Premarital sex is the cigarette smoking of this century.
In the 1950’s nearly half of adult Americans smoked tobacco (1). Smart and sophisticated people, even very spiritual people, frequently smoked and gave it relatively little thought. Society molded to accommodate smokers so they could smoke as often and conveniently as they wished: at home, in public, and in their cars. Then researchers started to dig into the horrific effects that long-term smoking had on people’s health and social outcomes. Once researchers realized the truth, they enlisted public and private messengers to help educate people out of their habit. Despite the evidence, entrenched advocates of smoking said that the research was wrong and encouraged people to continue smoking (2). The truth continued to spread, and now most people disdain smoking and pity the one person in six who is addicted.
While we were overcoming our bad habit of smoking, we were falling even more deeply into a more damaging habit--sexual immorality. Premarital sex is far more common now than smoking was at its peak (3). Society has shifted to accommodate adults and even children to sexually explore based on their immediate desires, not overly worried about their long-term health outcomes or the impact this will have on society.
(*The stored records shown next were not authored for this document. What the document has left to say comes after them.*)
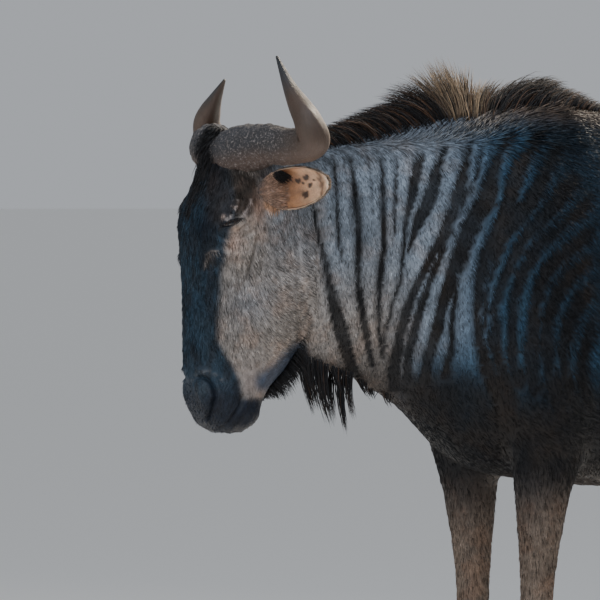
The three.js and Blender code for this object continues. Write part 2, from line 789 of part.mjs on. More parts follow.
const wildebeest = new THREE.Group();
wildebeest.add(headFrame);
wildebeest.add(part("neck", neck, "coat"), part("torso", torso, "coat"), part("tail", tail, "hair"));
for (const [name, leg] of Object.entries(limbs)) {
  wildebeest.add(part(`leg_${name}_upper`, leg.upper, "legs"));
  wildebeest.add(part(`leg_${name}_lower`, leg.lower, "legs"));
  wildebeest.add(part(`hoof_${name}`, leg.hoof, "hoof"));
}

export default wildebeest;
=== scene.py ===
import math

import bpy
import numpy as np
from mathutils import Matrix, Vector
from mathutils.bvhtree import BVHTree


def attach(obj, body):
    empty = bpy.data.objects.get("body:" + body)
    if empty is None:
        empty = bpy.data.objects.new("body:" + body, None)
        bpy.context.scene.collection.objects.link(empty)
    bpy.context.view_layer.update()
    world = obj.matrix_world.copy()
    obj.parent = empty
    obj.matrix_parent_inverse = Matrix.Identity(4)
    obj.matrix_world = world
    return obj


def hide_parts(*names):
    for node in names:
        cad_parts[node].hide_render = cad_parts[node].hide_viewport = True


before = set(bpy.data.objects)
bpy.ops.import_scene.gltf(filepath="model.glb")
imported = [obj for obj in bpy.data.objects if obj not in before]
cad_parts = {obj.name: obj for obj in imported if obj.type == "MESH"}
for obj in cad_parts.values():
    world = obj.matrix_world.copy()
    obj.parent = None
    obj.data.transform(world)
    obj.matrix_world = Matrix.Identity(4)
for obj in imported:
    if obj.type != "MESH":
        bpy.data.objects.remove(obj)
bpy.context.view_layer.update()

# Hide: one unbroken skin over the trunk, neck, head, legs and root of the tail. The bull stands
# with its face hanging straight down, so the neck runs level from the withers to the poll. The
# skin is loose in folds over the neck, and fine wrinkles lie round the eyes and over the muzzle.

# Upright sections of trunk and neck: x, top, bottom, half width, height of the widest point,
# fullness above and below it
TRUNK = np.array([
    (-0.795, 1.284, 0.990, 0.042, 1.150, 2.0, 2.0),
    (-0.745, 1.303, 0.962, 0.060, 1.150, 2.0, 1.9),
    (-0.690, 1.312, 0.942, 0.069, 1.150, 1.9, 1.8),
    (-0.620, 1.324, 0.918, 0.080, 1.140, 1.8, 1.8),
    (-0.540, 1.338, 0.878, 0.098, 1.110, 1.75, 1.9),
    (-0.480, 1.348, 0.830, 0.120, 1.070, 1.7, 2.0),
    (-0.420, 1.357, 0.782, 0.144, 1.035, 1.65, 2.1),
    (-0.350, 1.366, 0.758, 0.164, 1.010, 1.6, 2.15),
    (-0.270, 1.376, 0.747, 0.180, 0.985, 1.55, 2.2),
    (-0.200, 1.380, 0.738, 0.192, 0.970, 1.55, 2.2),
    (-0.100, 1.362, 0.731, 0.207, 0.950, 1.65, 2.2),
    (0.000, 1.325, 0.728, 0.220, 0.945, 1.8, 2.15),
    (0.150, 1.283, 0.736, 0.231, 0.950, 1.95, 2.1),
    (0.300, 1.254, 0.760, 0.226, 0.970, 2.0, 2.05),
    (0.450, 1.235, 0.804, 0.204, 1.000, 2.0, 2.0),
    (0.580, 1.215, 0.858, 0.188, 1.030, 2.0, 2.0),
    (0.700, 1.182, 0.905, 0.172, 1.045, 2.0, 2.0),
    (0.785, 1.142, 0.948, 0.146, 1.045, 2.0, 2.0),
    (0.850, 1.096, 0.988, 0.104, 1.045, 2.0, 2.0),
    (0.884, 1.058, 1.022, 0.050, 1.042, 2.0, 2.0),
])
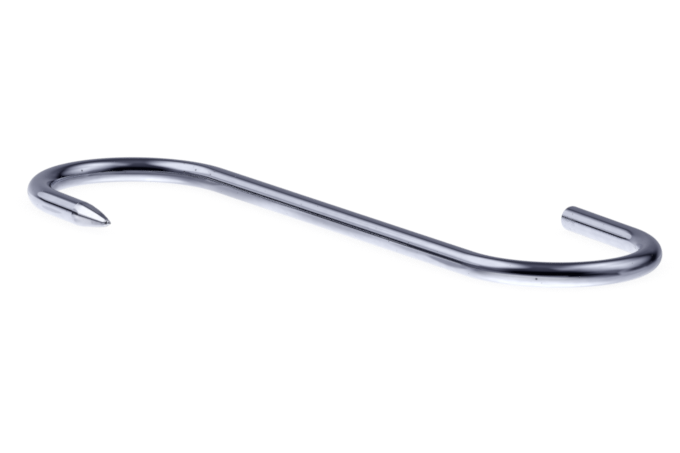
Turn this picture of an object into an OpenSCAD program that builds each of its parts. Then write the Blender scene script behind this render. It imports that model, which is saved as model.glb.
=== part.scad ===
// Double-ended hanging hook, bent from one length of round bar.
// It lies on its side. The straight shank runs along X, the bends and legs lie
// in the XY plane, and the underside of the bar touches z = 0.
// The origin is under the middle of the box around the hook.

/* [Bar] */
// Diameter of the round bar
bar_d = 8; // [6:0.5:12]

/* [Shank and bends] */
// Straight length between the two bends
shank_l = 135; // [80:0.5:300]
// Radius of the bends, to the middle of the bar
bend_r = 31.7; // [18:0.1:60]
// Turn of the blunt bend, in degrees
blunt_sweep = 176.8; // [175:0.1:180]
// Turn of the pointed bend, in degrees
point_sweep = 176.9; // [175:0.1:180]
// How much wider the outer half of the pointed bend is, where it springs open
spring_open = 0.7; // [0.1:0.1:3]

/* [Blunt end] */
// Straight leg past the blunt bend, to the cut face
blunt_leg = 34.4; // [8:0.2:80]
// Chamfer around the cut face
cut_chamfer = 0.6; // [0.2:0.1:1.5]

/* [Point] */
// Straight leg past the pointed bend, to where the point starts
point_leg = 16.6; // [4:0.2:60]
// Length of the tapered point, without the pip at its tip
point_l = 15.8; // [9:0.1:17]
// Slope of the point's side where it leaves the bar, in degrees
point_slope = 5; // [3.5:0.1:5.5]
// Radius that the point is ground down to
point_end_r = 0.8; // [0.6:0.05:1]
// Width of the step around the small rounded pip at the tip
pip_step = 0.15; // [0.05:0.05:0.3]

/* [Hidden] */
$fn = 96;
bar_r = bar_d / 2;

// The turns, taken to a five-figure cosine or sine. That moves a leg by less than
// 0.01 degrees, and the two lengths of bar at each join then meet face to face.
blunt_turn = acos(round(cos(blunt_sweep) * 1e5) / 1e5);
// The pointed bend turns 90 degrees at bend_r, and the rest at open_r
open_r = bend_r + spring_open;
open_turn = asin(round(sin(point_sweep - 90) * 1e5) / 1e5);

// The point's side is one arc, from the bar's surface after a short land to point_end_r
land = 0.1;
drop = bar_r - point_end_r;
run = point_l - land;
side_r = (drop * drop + run * run) / (2 * (drop * cos(point_slope) - run * sin(point_slope)));
pip_r = point_end_r - pip_step;
pip_l = 0.2;

// How far the two ends reach either side of the shank, and the middle of the two
blunt_reach = bend_r * (1 - cos(blunt_turn))
    + (blunt_leg - cut_chamfer) * sin(blunt_turn)
    - bar_r * cos(blunt_turn);
point_reach = bend_r + open_r * sin(open_turn)
    + (point_leg + land) * cos(open_turn)
    + bar_r * sin(open_turn);
mid_y = (blunt_reach - point_reach) / 2;

// A straight length of bar along +X
module straight(l) {
    rotate([0, 90, 0]) cylinder(d = bar_d, h = l);
}

// A bend that starts along +X and turns left by a degrees. It is turned a little
// too far and then trimmed square, in the frame that the next length starts in.
module bend(r, a) {
    difference() {
        translate([0, r, 0]) rotate([0, 0, -90])
            rotate_extrude(angle = a + 2, $fn = 288)
                translate([r, 0]) circle(d = bar_d);
        past_bend(r, a) translate([0, -bar_d, -bar_d]) cube(2 * bar_d);
    }
}

// Carry on along +X from the end of a bend
module past_bend(r, a) {
    translate([0, r, 0]) rotate([0, 0, a]) translate([0, -r, 0]) children();
}

// The last bit of bar at the cut face, chamfered all round
module cut_end() {
    rotate([0, 90, 0]) cylinder(r1 = bar_r, r2 = bar_r - cut_chamfer, h = cut_chamfer);
}

// The ground point along +X, from the full bar to the rounded pip at the tip
module point() {
    rotate([0, 90, 0]) rotate_extrude() {
        intersection() {
            translate([bar_r - side_r * cos(point_slope), land - side_r * sin(point_slope)])
                circle(r = side_r, $fn = 1440);
            square([bar_r, point_l]);
        }
        translate([0, point_l]) square([pip_r, pip_l]);
        translate([0, point_l + pip_l]) intersection() {
            circle(r = pip_r);
            square(pip_r);
        }
    }
}

module hook() {
    color([0.72, 0.73, 0.78]) translate([0, -mid_y, bar_r]) union() {
        translate([-shank_l / 2, 0, 0]) straight(shank_l);

        // the blunt end, from the shank outwards
        translate([shank_l / 2, 0, 0]) bend(bend_r, blunt_turn);
        translate([shank_l / 2, 0, 0]) past_bend(bend_r, blunt_turn)
            straight(blunt_leg - cut_chamfer);
        translate([shank_l / 2, 0, 0]) past_bend(bend_r, blunt_turn)
            translate([blunt_leg - cut_chamfer, 0, 0]) cut_end();

        // the pointed end, from the shank outwards
        rotate([0, 0, 180]) translate([shank_l / 2, 0, 0]) {
            bend(bend_r, 90);
            past_bend(bend_r, 90) bend(open_r, open_turn);
            past_bend(bend_r, 90) past_bend(open_r, open_turn) straight(point_leg);
            past_bend(bend_r, 90) past_bend(open_r, open_turn)
                translate([point_leg, 0, 0]) point();
        }
    }
}

hook();
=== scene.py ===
import math

import bpy
import numpy as np
from mathutils import Matrix, Vector


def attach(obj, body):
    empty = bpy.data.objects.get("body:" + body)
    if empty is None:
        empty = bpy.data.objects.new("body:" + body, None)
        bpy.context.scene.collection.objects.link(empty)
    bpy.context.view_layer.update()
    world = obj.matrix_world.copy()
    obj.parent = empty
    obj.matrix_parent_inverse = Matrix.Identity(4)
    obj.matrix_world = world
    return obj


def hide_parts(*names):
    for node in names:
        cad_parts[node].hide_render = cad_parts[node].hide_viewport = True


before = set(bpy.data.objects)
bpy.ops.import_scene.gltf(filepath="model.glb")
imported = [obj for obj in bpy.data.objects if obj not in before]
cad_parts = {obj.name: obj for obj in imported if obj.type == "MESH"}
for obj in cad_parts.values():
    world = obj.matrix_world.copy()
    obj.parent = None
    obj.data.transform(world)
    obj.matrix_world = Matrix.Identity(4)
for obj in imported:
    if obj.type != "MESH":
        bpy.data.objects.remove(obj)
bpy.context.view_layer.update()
scene = bpy.context.scene
MM = 0.001

# ---------------------------------------------------------------- camera
# A long lens, 3.2 m away, 13.4 degrees above the ground.
PSI, EPS, ROLL = -0.928554, 0.234655, 0.020641
right = Vector((math.cos(PSI), -math.sin(PSI), 0))
ahead = Vector((math.sin(PSI) * math.cos(EPS), math.cos(PSI) * math.cos(EPS), -math.sin(EPS)))
down = ahead.cross(right)
cam_x = right * math.cos(ROLL) - down * math.sin(ROLL)
cam_down = right * math.sin(ROLL) + down * math.cos(ROLL)
offset = (0.0681418, 0.2711963, 400.0)
place = -(cam_x * offset[0] + cam_down * offset[1] + ahead * offset[2]) * 8 * MM
place.y -= 0.141296 * MM
cam = bpy.data.objects.new("camera", bpy.data.cameras.new("camera"))
scene.collection.objects.link(cam)
turn = Matrix((cam_x, -cam_down, -ahead)).transposed()
cam.matrix_world = Matrix.Translation(place) @ turn.to_4x4()
cam.data.sensor_width = 36
cam.data.lens = 10005.84 * 36 / 680
cam.data.clip_start, cam.data.clip_end = 0.1, 60
scene.camera = cam

# ---------------------------------------------------------------- the bar's path
# Distances in mm along the middle of the bar, 0 at the middle of the shank,
# negative towards the point.
BAR_R = 4.0
HALF_SHANK, SHANK_Y = 67.5, -0.141296
BEND_R, OPEN_R = 31.7, 32.4
BLUNT_TURN, OPEN_TURN = math.radians(176.7992), math.radians(86.9035)
S_BLUNT_LEG = HALF_SHANK + BEND_R * BLUNT_TURN
S_CUT = S_BLUNT_LEG + 34.4
S_QUARTER = HALF_SHANK + BEND_R * math.pi / 2
S_POINT_LEG = S_QUARTER + OPEN_R * OPEN_TURN
S_SHOULDER = S_POINT_LEG + 16.6
POINT_L, PIP_L, PIP_R = 15.8, 0.2, 0.65
S_TIP = S_SHOULDER + POINT_L + PIP_L + PIP_R


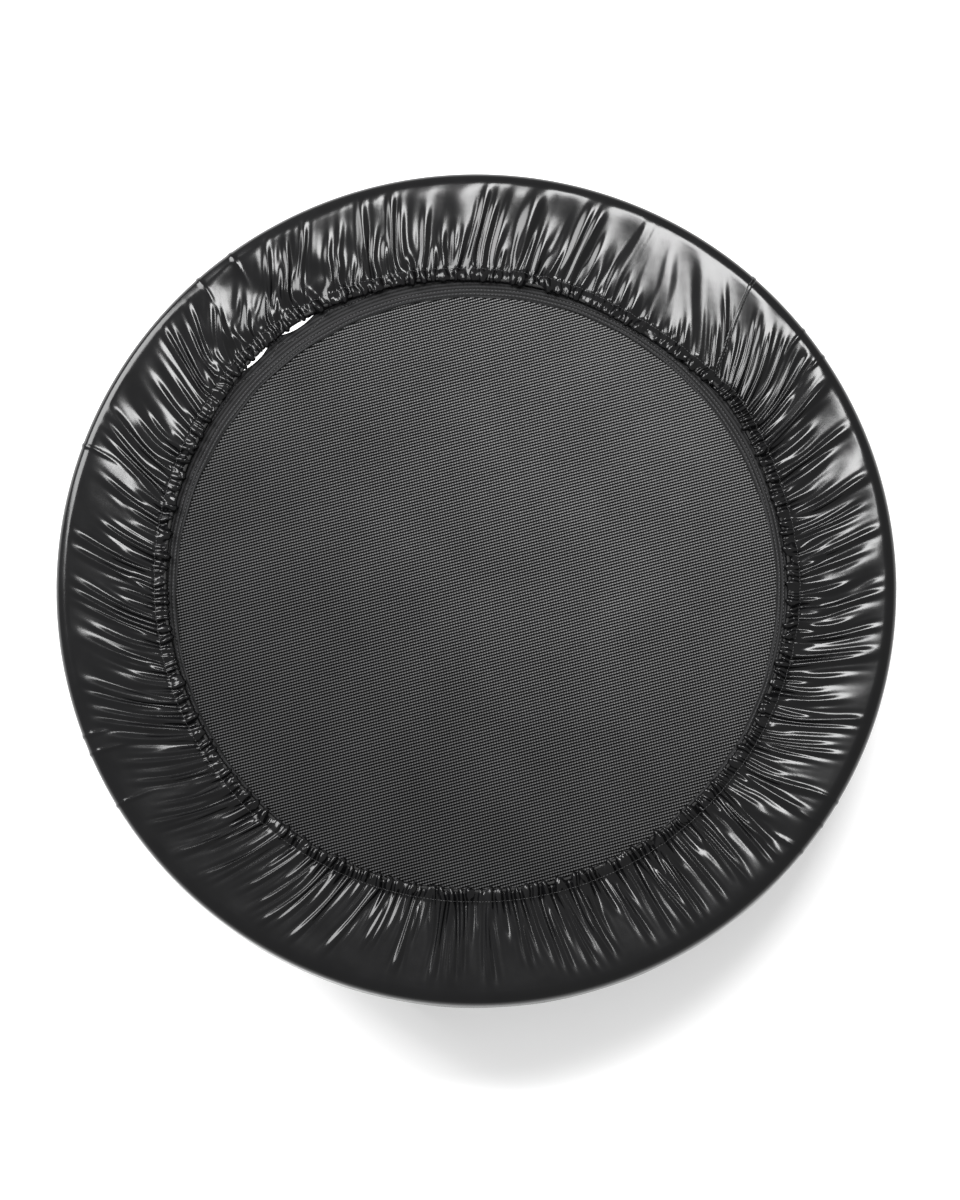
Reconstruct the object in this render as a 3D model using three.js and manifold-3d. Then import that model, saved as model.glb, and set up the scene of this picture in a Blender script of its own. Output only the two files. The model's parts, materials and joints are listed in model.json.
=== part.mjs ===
// A mini trampoline: a round steel frame on six screw-in legs, a woven mat held in it by coil springs,
// and a gathered vinyl cover over the springs. Millimetres, +Z up. The origin is on the floor, under the
// middle of the mat, and +Y is the side away from the user.

import * as THREE from 'three';
import { mergeVertices } from 'three/addons/utils/BufferGeometryUtils.js';
import Module from 'manifold-3d';

const wasm = await Module();
wasm.setup();

// Driving dimensions, in millimetres and degrees

const TOUCH_GAP = 0.3; // left between pieces that touch

const RING_RADIUS = 467; // centre of the frame tube
const TUBE_RADIUS = 12.7; // 25.4 mm steel tube
const TUBE_WALL = 1.2;
const RING_HEIGHT = 215; // centre of the frame tube above the floor

const LEG_COUNT = 6;
const FIRST_LEG_ANGLE = 20; // counter-clockwise from +X
const LEG_RADIUS = 12.5;
const LEG_WALL = 1.2;
const LEG_TOP = 187; // where the leg meets the boss under the frame tube

const BOSS_RADIUS = 8.5; // the welded boss that holds the stud
const STUD_RADIUS = 5; // M10
const STUD_LENGTH = 22;
const PLUG_FLANGE = 3; // thickness of the plug's rim on top of the leg tube
const PLUG_SPARE = 4; // the plug reaches this far past the end of the stud

const FOOT_RADIUS = 16; // the rubber foot
const FOOT_HEIGHT = 34;
const FOOT_SOLE = 6;
const FOOT_WORN_EDGE = 1.5; // rounding round the sole
const FOOT_MOUTH_WALL = 2; // rubber round the leg at the foot's top

const MAT_RADIUS = 372; // to the outer edge of its hem
const MAT_HEIGHT = 212; // middle of the mat above the floor
const MAT_THICKNESS = 2;
const HEM_WIDTH = 30;
const HEM_THICKNESS = 5;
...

Sex is one of the most significant steps in the process of forming a close emotional attachment to a partner—and this attachment is the factor most closely linked with long-term happiness. Our bodies and minds are designed to release chemicals and form deep mental and emotional connections with our partner. The emotional, physical, and psychological bond created in this relationship, which includes sex, is one of the key contributors to happiness throughout our lives. Having sex outside of a committed relationship causes our bodies to release emotional superweapons of good feelings, only to be let down by the lack of commitment between ourselves and our partner. We are biologically designed to be monogamous. Sex is like the tape that sticks two people together for the best chances at long-term happiness. Imagine taking that brand new tape, impulsively sticking it to someone in adolescence in an awkward and ill-informed way, and then painfully ripping it off. Imagine a few weeks or years later, sticking it to someone else, and ripping it off again. Now stick it and rip it away 10, 20, or 100 more times, and you will have sad and dysfunctional tape. Our society is treating sex like a conquest or an entertainment. We are literally ruining ourselves. The prevalence of
divorces, single-parent homes, and depression may be evidence of this.
In the 1900s we discovered and then educated people about the horrors that smoking had on our bodies and our long-term health and happiness. In the 2000s we have learned that premarital sex is causing emotional, psychological, and even financial problems for individuals and society as a whole. It’s time to kick another bad habit before it claims millions more victims. Learn about the effects of premarital sex on your mind and your body. Seek support and motivate yourself to quit and stay quit. Don’t worry about the detractors who tell you to enjoy it and to lighten up. Detractors also scorned warnings about tobacco smoke and teased their friends who quit early—many of those detractors are now suffering and paying immensely for holding on to their habit.
You can quit. You can save yourself, your friends, and your family from the emotional and spiritual cancer caused by premarital sex.